4. MSR Simmerlite. A "remote" liquid fueled stove. Basically a lighter weight, modernized version of the Whisperlite. I use this stove when I want to carry less weight/bulk but still use liquid fuel. Difficult to simmer.
1. Optimus Crux. An "upright" canister stove. Small, light, and compact, but poor wind protection. Not super stable. Capable of simmering. Basically a fair weather stove for "fast and light" trips with smaller pots. Does not handle cold weather well.
2. Camping Gaz HP470. An "upright" canister stove. Bigger pot suports, better wind resistance, and more stable than the Optimus Crux but consequently the HP470 weighs more and is bulkier. A fair to moderate weather stove. Does not handle cold weather well.
3. Jetboil PCS. An "upright" canister stove. Efficient. Easy to use. Convenient. Reasonably good wind protection. Not super compact but not particularly bulky either. Pretty stable when the "tripod" (canister legs) is used. Does not handle cold weather well. Capable of simmering. A good intermediate weather stove.
4. MSR Reactor. An "upright" canister stove. Hot! Stable. Efficient. Excellent wind protection. Not light. Not compact -- a bit bulky actually. Capable of simmering; it's tricky, but it can be done. A good extreme weather stove when it's not going to get super cold. Fastest snow melter I know of.
5. Coleman Xtreme. A "remote" canister stove. Good wind protection. Good stability. Special canister design for cold weather which allows for operation down below 0F. If I think it's going to be really cold and I might need to cook inside my tent (or vestibule), then this is my "go to" stove. The thought of priming a liquid fueled stove inside does NOT appeal to me.

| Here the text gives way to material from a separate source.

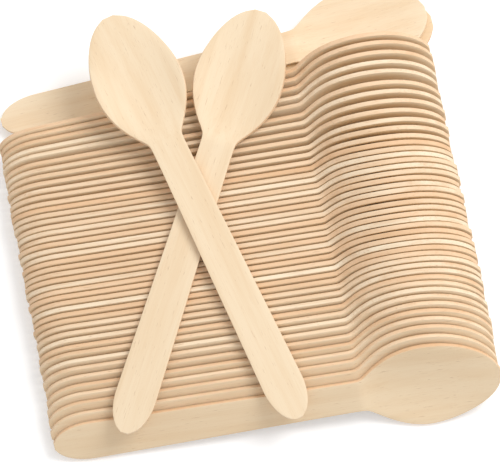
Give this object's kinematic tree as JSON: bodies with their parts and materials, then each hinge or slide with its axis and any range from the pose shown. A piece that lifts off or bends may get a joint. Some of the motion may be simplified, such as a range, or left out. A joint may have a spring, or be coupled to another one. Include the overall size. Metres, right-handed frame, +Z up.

A winter gas canister stove up like the Xtreme allows me to avoid priming yet still have excellent cold weather performance down to about -10F. Capable of simmering.
Notice that the above five gas stoves start with the lightest duty first and proceed to the heaviest duty.
*Indeed, "cheap to operate" is true for most liquid fueled stoves. A 110g canister of gas is about $5.00 plus tax. The equivalent liquid fuel is about $0.30 plus tax.